■ WHAT YOU ARE ASKED TO DO
Restate every line of the material, word for word.

■ INFORMATION SUPPLIED
** START **
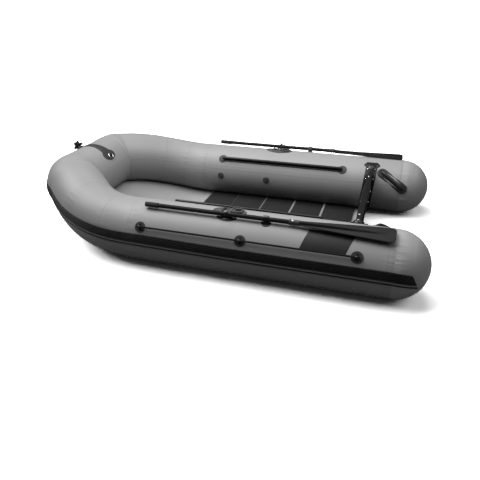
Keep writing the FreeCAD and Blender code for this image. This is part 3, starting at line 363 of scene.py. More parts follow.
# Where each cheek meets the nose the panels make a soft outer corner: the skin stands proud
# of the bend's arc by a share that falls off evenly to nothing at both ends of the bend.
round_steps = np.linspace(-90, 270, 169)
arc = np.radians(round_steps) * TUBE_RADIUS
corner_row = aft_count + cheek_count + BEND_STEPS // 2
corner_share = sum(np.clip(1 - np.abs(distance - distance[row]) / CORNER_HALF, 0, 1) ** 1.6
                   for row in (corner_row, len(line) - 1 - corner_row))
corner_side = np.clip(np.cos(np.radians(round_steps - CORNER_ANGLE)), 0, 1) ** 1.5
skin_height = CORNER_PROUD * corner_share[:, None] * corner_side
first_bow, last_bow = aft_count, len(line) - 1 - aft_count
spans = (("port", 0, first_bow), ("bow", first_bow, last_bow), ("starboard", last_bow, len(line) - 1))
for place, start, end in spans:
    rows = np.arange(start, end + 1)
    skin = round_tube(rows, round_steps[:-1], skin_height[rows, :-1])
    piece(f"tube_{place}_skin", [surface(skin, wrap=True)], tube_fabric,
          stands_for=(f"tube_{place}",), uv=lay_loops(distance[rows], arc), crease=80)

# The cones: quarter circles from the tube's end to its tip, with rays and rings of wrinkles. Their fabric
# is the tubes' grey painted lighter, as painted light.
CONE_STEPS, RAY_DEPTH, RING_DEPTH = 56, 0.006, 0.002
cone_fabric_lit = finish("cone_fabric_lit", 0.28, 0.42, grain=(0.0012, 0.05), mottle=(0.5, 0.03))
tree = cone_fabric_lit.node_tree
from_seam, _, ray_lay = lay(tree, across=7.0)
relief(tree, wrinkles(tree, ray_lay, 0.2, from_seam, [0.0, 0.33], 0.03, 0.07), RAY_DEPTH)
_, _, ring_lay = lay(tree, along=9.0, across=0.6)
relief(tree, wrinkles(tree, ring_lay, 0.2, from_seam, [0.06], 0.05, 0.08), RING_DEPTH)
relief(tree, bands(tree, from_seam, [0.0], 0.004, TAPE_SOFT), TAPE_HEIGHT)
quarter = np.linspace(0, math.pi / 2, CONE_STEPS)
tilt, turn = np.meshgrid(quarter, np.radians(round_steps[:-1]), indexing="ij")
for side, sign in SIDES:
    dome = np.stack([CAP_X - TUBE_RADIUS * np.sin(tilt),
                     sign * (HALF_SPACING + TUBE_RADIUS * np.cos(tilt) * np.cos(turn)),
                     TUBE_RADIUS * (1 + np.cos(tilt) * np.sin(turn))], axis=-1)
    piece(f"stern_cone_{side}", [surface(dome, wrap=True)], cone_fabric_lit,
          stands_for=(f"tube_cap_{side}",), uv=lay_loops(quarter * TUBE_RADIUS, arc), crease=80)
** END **
■ SOLUTION TO THIS EXERCISE
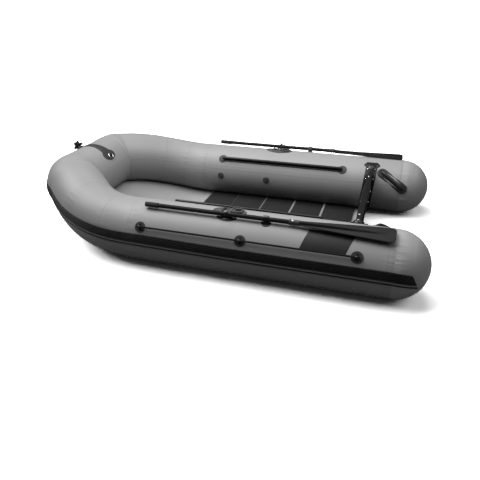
Keep writing the FreeCAD and Blender code for this image. This is part 3, starting at line 363 of scene.py. More parts follow.
# Where each cheek meets the nose the panels make a soft outer corner: the skin stands proud
# of the bend's arc by a share that falls off evenly to nothing at both ends of the bend.
round_steps = np.linspace(-90, 270, 169)
arc = np.radians(round_steps) * TUBE_RADIUS
corner_row = aft_count + cheek_count + BEND_STEPS // 2
corner_share = sum(np.clip(1 - np.abs(distance - distance[row]) / CORNER_HALF, 0, 1) ** 1.6
                   for row in (corner_row, len(line) - 1 - corner_row))
corner_side = np.clip(np.cos(np.radians(round_steps - CORNER_ANGLE)), 0, 1) ** 1.5
skin_height = CORNER_PROUD * corner_share[:, None] * corner_side
first_bow, last_bow = aft_count, len(line) - 1 - aft_count
spans = (("port", 0, first_bow), ("bow", first_bow, last_bow), ("starboard", last_bow, len(line) - 1))
for place, start, end in spans:
    rows = np.arange(start, end + 1)
    skin = round_tube(rows, round_steps[:-1], skin_height[rows, :-1])
    piece(f"tube_{place}_skin", [surface(skin, wrap=True)], tube_fabric,
          stands_for=(f"tube_{place}",), uv=lay_loops(distance[rows], arc), crease=80)

# The cones: quarter circles from the tube's end to its tip, with rays and rings of wrinkles. Their fabric
# is the tubes' grey painted lighter, as painted light.
CONE_STEPS, RAY_DEPTH, RING_DEPTH = 56, 0.006, 0.002
cone_fabric_lit = finish("cone_fabric_lit", 0.28, 0.42, grain=(0.0012, 0.05), mottle=(0.5, 0.03))
tree = cone_fabric_lit.node_tree
from_seam, _, ray_lay = lay(tree, across=7.0)
relief(tree, wrinkles(tree, ray_lay, 0.2, from_seam, [0.0, 0.33], 0.03, 0.07), RAY_DEPTH)
_, _, ring_lay = lay(tree, along=9.0, across=0.6)
relief(tree, wrinkles(tree, ring_lay, 0.2, from_seam, [0.06], 0.05, 0.08), RING_DEPTH)
relief(tree, bands(tree, from_seam, [0.0], 0.004, TAPE_SOFT), TAPE_HEIGHT)
quarter = np.linspace(0, math.pi / 2, CONE_STEPS)
tilt, turn = np.meshgrid(quarter, np.radians(round_steps[:-1]), indexing="ij")
for side, sign in SIDES:
    dome = np.stack([CAP_X - TUBE_RADIUS * np.sin(tilt),
                     sign * (HALF_SPACING + TUBE_RADIUS * np.cos(tilt) * np.cos(turn)),
                     TUBE_RADIUS * (1 + np.cos(tilt) * np.sin(turn))], axis=-1)
    piece(f"stern_cone_{side}", [surface(dome, wrap=True)], cone_fabric_lit,
          stands_for=(f"tube_cap_{side}",), uv=lay_loops(quarter * TUBE_RADIUS, arc), crease=80)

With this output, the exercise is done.